Como está colocado, o debate omite essa escolha fundamental: a sociedade está disposta a um maior espaço para influências políticas no serviço público em troca da possibilidade de demitir servidores?
Aqueles que propõem o fim da estabilidade justificam que em alguns países avançados o servidor público não tem estabilidade garantida na lei. É verdade, mas vale lembrar que a estabilidade também não existe em boa parte dos países menos desenvolvidos e mais corruptos do mundo. Normas profissionais, éticas, uma forte cultura democrática e consensos políticos em torno de políticas prioritárias, independentemente do espectro partidário, tornam muito rara a demissão dos servidores públicos no primeiro conjunto de países. Mas seria esse o caso do Brasil?
O fim da estabilidade também não garante maior flexibilidade no setor público — essa sim uma dimensão que precisa avançar, por exemplo, em áreas como compras públicas, contratações e procedimentos rotineiros.
Apesar de a gestão Bolsonaro ser marcada por propostas simplistas e sem base em evidências para problemas públicos complexos, há espaço e necessidade para se debater pontos de melhoria na gestão de servidores públicos. Como, por exemplo, discutir estratégias para superar a rigidez imposta pelo número excessivo de quase 300 carreiras que existem apenas no setor público federal e que dificultam a alocação dos servidores de acordo com a necessidade real de gestão.
Pode-se questionar, inclusive, se faz sentido a estabilidade para determinadas carreiras e funções, mas não se deve considerar que acabar com a estabilidade é uma medida benéfica em todos os casos. Há uma grande diversidade do serviço público e não é razoável que os mesmos processos se apliquem a uma especialista em políticas públicas e a um técnico-administrativo, a uma delegada da Polícia Federal e a um diplomata, por exemplo.
Há ainda vários outros desafios a serem enfrentados. Como tornar o estágio probatório mais efetivo? Como regulamentar e implementar avaliações de desempenho que façam sentido para as diferentes atividades públicas e que sejam vinculadas a incentivos e punições adequados? Aliás, o que impede que esses instrumentos, que já existem na lei, funcionem na prática?

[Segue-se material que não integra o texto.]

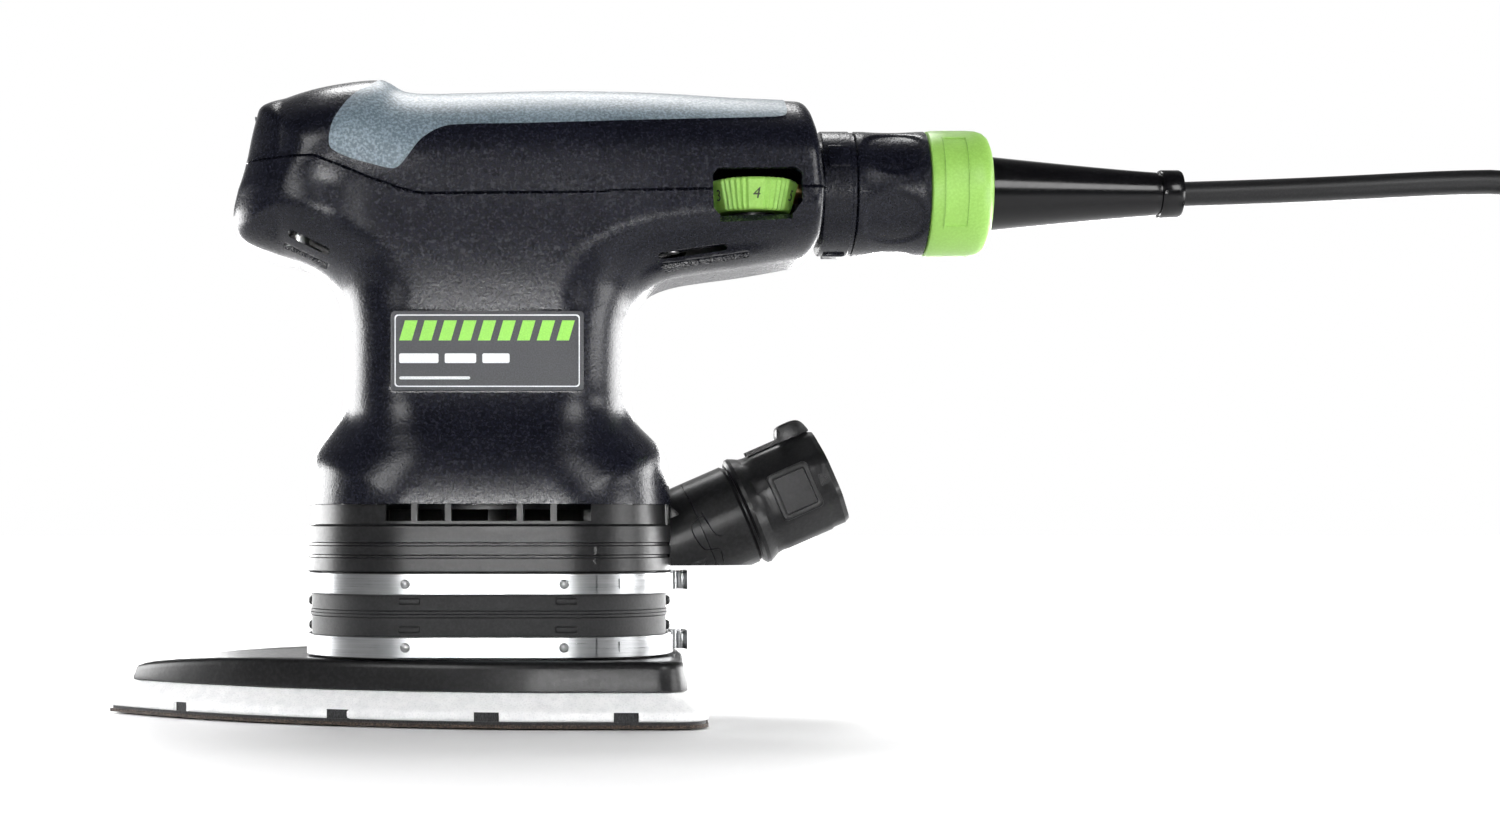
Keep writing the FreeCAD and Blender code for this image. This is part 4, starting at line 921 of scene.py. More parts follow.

A qualificação da gestão pública exige um intenso trabalho de natureza incremental, com menos visibilidade midiática e apelo político do que o anúncio de uma grande reforma. A solução de longo prazo para a qualificação do serviço público passa por um diagnóstico baseado em evidências dos reais problemas. As soluções não são simplistas nem mágicas. Elas passam pela identificação, difusão e premiação de melhores práticas, de treinamentos, pelo uso de dados para tomada de decisão, pela implementação adequada de mecanismos de participação e coprodução de serviços públicos, e, principalmente, pelo reconhecimento da centralidade da gestão pública para as políticas de desenvolvimento e inclusão social.